What this task involves: In the listing below, please print the line that contains "Break this object" and every line that follows it, exactly.

=== Provided data ===

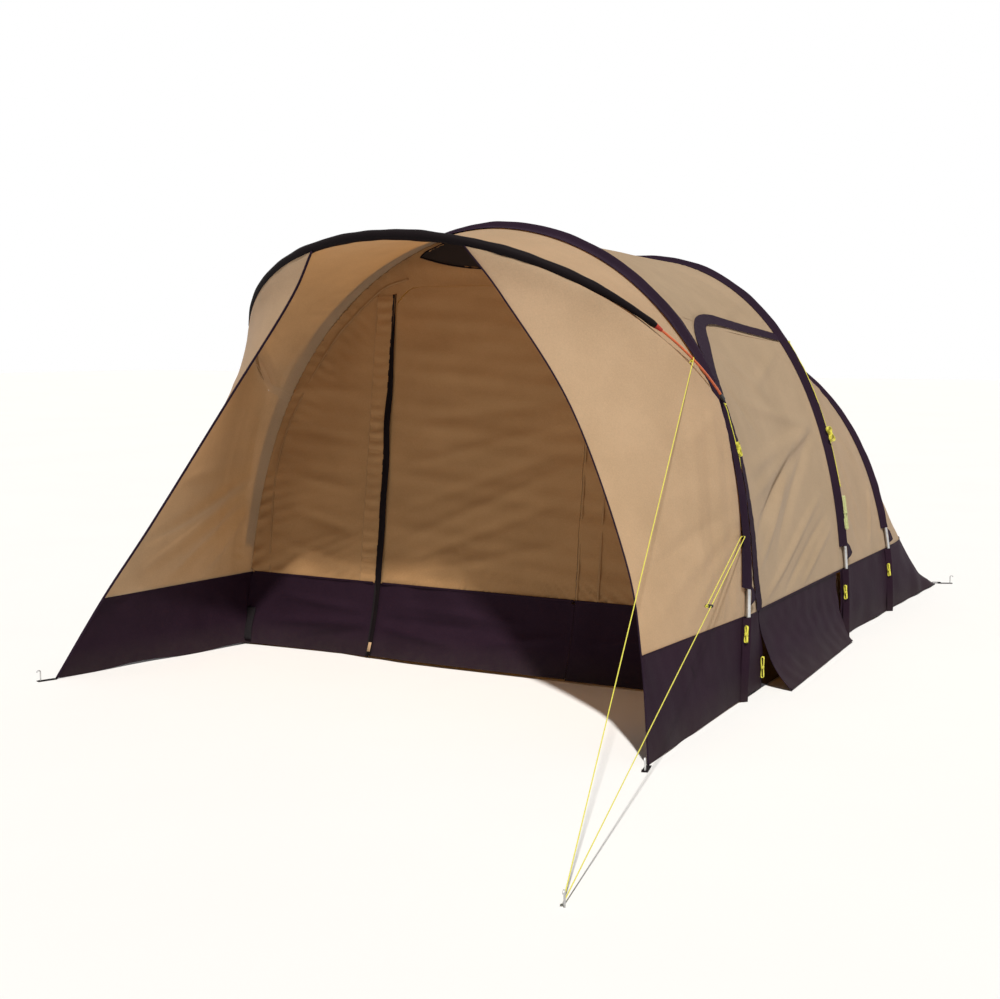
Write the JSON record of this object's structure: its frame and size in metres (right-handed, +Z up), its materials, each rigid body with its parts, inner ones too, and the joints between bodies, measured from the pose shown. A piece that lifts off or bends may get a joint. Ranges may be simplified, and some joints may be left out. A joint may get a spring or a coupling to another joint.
{
  "type": "camping tent",
  "caption": "Tunnel tent of beige cotton over bent poles with dark mud walls, a hooped porch over an arched zip door, hinged side doors, a low sloping tail, a bedroom and guy lines.",
  "frame": {"origin": "on the ground, on the middle plane, halfway between the front arch's feet and the tail's rear edge", "axes": "-Y towards the porch's front, +Y towards the tail, +X towards the side with the guy lines, +Z up"},
  "size_m": [3.6703, 6.8894, 2.2048],
  "materials": {
    "cotton": "beige woven cotton, matt, slightly translucent",
    "mud_cloth": "dark aubergine coated cloth, low sheen",
    "sleeve_cloth": "dark purple woven cloth, matt",
    "hoop_sleeve_cloth": "black coated cloth tube",
    "steel": "grey galvanised tube and wire",
    "rod": "orange-red glass-fibre rod",
    "mesh": "fine black insect mesh",
    "floor_cloth": "dark coated groundsheet",
    "inner_cloth": "light thin bedroom cloth",
    "black_plastic": "black moulded plastic",
    "rope": "braided yellow-green line",
    "webbing": "black woven webbing"
  },
  "bodies": {
    "tent": {"bay_one_roof": "cotton", "bay_two_skin": "cotton", "door_foot_hank": "rope", "floor": "floor_cloth", "front_corner_peg_left": "steel", "front_corner_peg_right": "steel", "front_corner_strap_left": "webbing", "front_corner_strap_right": "webbing", "front_foot_hank": "rope", "front_hank": "rope", "front_hank_line": "rope", "front_mud_wall_left": "mud_cloth", "front_mud_wall_right": "mud_cloth", "front_pole": "steel", "front_pole_pocket_left": "mud_cloth", "front_pole_pocket_right": "mud_cloth", "front_sleeve": "sleeve_cloth", "front_vent_mesh": "mesh", "front_wall": "cotton", "front_wall_mud_strip_left": "mud_cloth", "front_wall_mud_strip_right": "mud_cloth", "guy_line_lower": "rope", "guy_line_upper": "rope", "guy_peg": "steel", "guy_runner": "black_plastic", "guy_tab": "sleeve_cloth", "hoop_eye_left": "black_plastic", "hoop_eye_right": "black_plastic", "hoop_rod": "rod", "hoop_sleeve": "hoop_sleeve_cloth", "inner_tent": "inner_cloth", "middle_foot_hank": "rope", "middle_hank": "rope", "middle_hank_line": "rope", "middle_long_hank": "rope", "middle_pole": "steel", "middle_pole_pocket_left": "mud_cloth", "middle_pole_pocket_right": "mud_cloth", "middle_sleeve": "sleeve_cloth", "porch_canopy": "cotton", "porch_wing_left": "cotton", "porch_wing_right": "cotton", "rear_corner_peg_right": "steel", "rear_corner_strap_right": "webbing", "rear_foot_hank": "rope", "rear_mud_wall": "mud_cloth", "rear_pole": "steel", "rear_pole_pocket_left": "mud_cloth", "rear_pole_pocket_right": "mud_cloth", "rear_sleeve": "sleeve_cloth", "tail_skin": "cotton"},
    "front_door": {"front_door_leaf": "cotton", "front_door_mud_flap": "mud_cloth"},
    "front_slider": {"front_zip_slider": "black_plastic"},
    "right_door": {"side_door_right": "cotton", "side_door_mud_flap_right": "mud_cloth", "side_door_zip_cover_right": "sleeve_cloth"},
    "left_door": {"side_door_left": "cotton", "side_door_mud_flap_left": "mud_cloth", "side_door_zip_cover_left": "sleeve_cloth"}
  },
  "joints": [
    {"name": "front_door_hinge", "type": "hinge", "parent": "tent", "child": "front_door", "pos_m": [0.56, -2.025, 0], "axis": [0, 0.1219, 0.9925], "range_deg": [0, 75]},
    {"name": "front_zip_slide", "type": "slide", "parent": "front_door", "child": "front_slider", "axis": [0, 0.1219, 0.9925], "range_m": [0, 1.55]},
    {"name": "right_door_hinge", "type": "hinge", "parent": "tent", "child": "right_door", "pos_m": [1.5012, -0.2881, 0], "axis": [-0.2891, 0, 0.9573], "range_deg": [0, 80]},
    {"name": "left_door_hinge", "type": "hinge", "parent": "tent", "child": "left_door", "pos_m": [-1.5012, -0.2881, 0], "axis": [-0.2891, 0, -0.9573], "range_deg": [0, 80]}
  ]
}
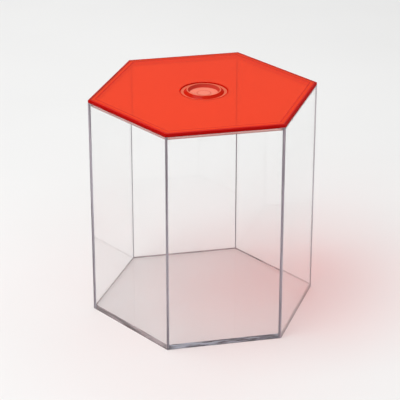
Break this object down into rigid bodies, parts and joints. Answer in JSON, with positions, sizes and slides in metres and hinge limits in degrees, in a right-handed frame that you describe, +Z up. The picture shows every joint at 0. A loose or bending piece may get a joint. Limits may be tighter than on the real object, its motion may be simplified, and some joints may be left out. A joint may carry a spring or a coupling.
{
  "type": "rock tumbler barrel",
  "caption": "Clear hexagonal barrel or canister with a flush translucent red lift-off lid and a round push-in plug in the lid's centre.",
  "frame": {"origin": "centre of the barrel's underside, on the surface it stands on", "axes": "+Z up through the lid and plug; two corners of the hexagon lie on the X axis, so flat sides face -Y (front) and +Y (rear)"},
  "size_m": [0.1502, 0.13, 0.1509],
  "materials": {
    "clear_wall": "clear polished sheet plastic with fine handling scratches",
    "clear_floor": "clear sheet plastic, a little scuffed, with a patchy cement line along its edge",
    "clear_strip": "clear sheet plastic offcuts with sawn lower edges",
    "red_lid": "translucent orange-red sheet plastic, polished",
    "red_plug": "translucent orange-red moulded plastic, glossy"
  },
  "bodies": {
    "barrel": {"wall_right_rear": "clear_wall", "wall_rear": "clear_wall", "wall_left_rear": "clear_wall", "wall_left_front": "clear_wall", "wall_front": "clear_wall", "wall_right_front": "clear_wall", "floor_plate": "clear_floor"},
    "lid": {"lid_plate": "red_lid", "lid_strip_right_rear": "clear_strip", "lid_strip_rear": "clear_strip", "lid_strip_left_rear": "clear_strip", "lid_strip_left_front": "clear_strip", "lid_strip_front": "clear_strip", "lid_strip_right_front": "clear_strip"},
    "plug": {"lid_plug": "red_plug"}
  },
  "joints": [
    {"name": "lid_lift", "type": "slide", "parent": "barrel", "child": "lid", "axis": [0, 0, 1], "range_m": [0, 0.06]},
    {"name": "plug_pull", "type": "slide", "parent": "lid", "child": "plug", "axis": [0, 0, 1], "range_m": [0, 0.03]}
  ]
}
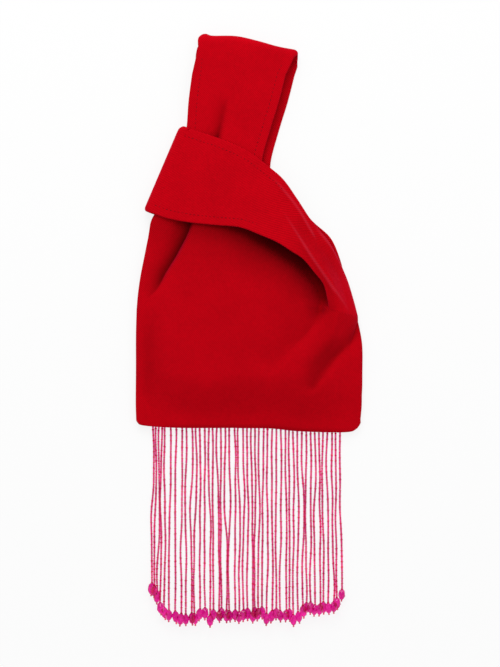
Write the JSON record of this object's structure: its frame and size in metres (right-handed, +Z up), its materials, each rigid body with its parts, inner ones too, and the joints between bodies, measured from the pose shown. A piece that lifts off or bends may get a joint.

===

Correct output:
Break this object down into rigid bodies, parts and joints. Answer in JSON, with positions, sizes and slides in metres and hinge limits in degrees, in a right-handed frame that you describe, +Z up. The picture shows every joint at 0. A loose or bending piece may get a joint. Limits may be tighter than on the real object, its motion may be simplified, and some joints may be left out. A joint may carry a spring or a coupling.
{
  "type": "rock tumbler barrel",
  "caption": "Clear hexagonal barrel or canister with a flush translucent red lift-off lid and a round push-in plug in the lid's centre.",
  "frame": {"origin": "centre of the barrel's underside, on the surface it stands on", "axes": "+Z up through the lid and plug; two corners of the hexagon lie on the X axis, so flat sides face -Y (front) and +Y (rear)"},
  "size_m": [0.1502, 0.13, 0.1509],
  "materials": {
    "clear_wall": "clear polished sheet plastic with fine handling scratches",
    "clear_floor": "clear sheet plastic, a little scuffed, with a patchy cement line along its edge",
    "clear_strip": "clear sheet plastic offcuts with sawn lower edges",
    "red_lid": "translucent orange-red sheet plastic, polished",
    "red_plug": "translucent orange-red moulded plastic, glossy"
  },
  "bodies": {
    "barrel": {"wall_right_rear": "clear_wall", "wall_rear": "clear_wall", "wall_left_rear": "clear_wall", "wall_left_front": "clear_wall", "wall_front": "clear_wall", "wall_right_front": "clear_wall", "floor_plate": "clear_floor"},
    "lid": {"lid_plate": "red_lid", "lid_strip_right_rear": "clear_strip", "lid_strip_rear": "clear_strip", "lid_strip_left_rear": "clear_strip", "lid_strip_left_front": "clear_strip", "lid_strip_front": "clear_strip", "lid_strip_right_front": "clear_strip"},
    "plug": {"lid_plug": "red_plug"}
  },
  "joints": [
    {"name": "lid_lift", "type": "slide", "parent": "barrel", "child": "lid", "axis": [0, 0, 1], "range_m": [0, 0.06]},
    {"name": "plug_pull", "type": "slide", "parent": "lid", "child": "plug", "axis": [0, 0, 1], "range_m": [0, 0.03]}
  ]
}
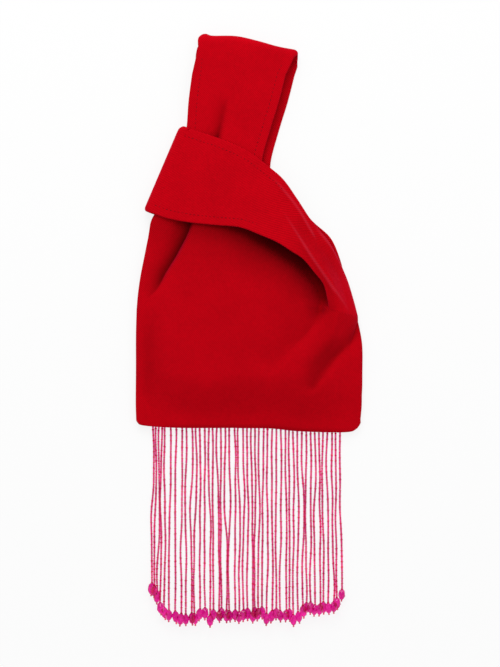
Write the JSON record of this object's structure: its frame and size in metres (right-handed, +Z up), its materials, each rigid body with its parts, inner ones too, and the joints between bodies, measured from the pose shown. A piece that lifts off or bends may get a joint.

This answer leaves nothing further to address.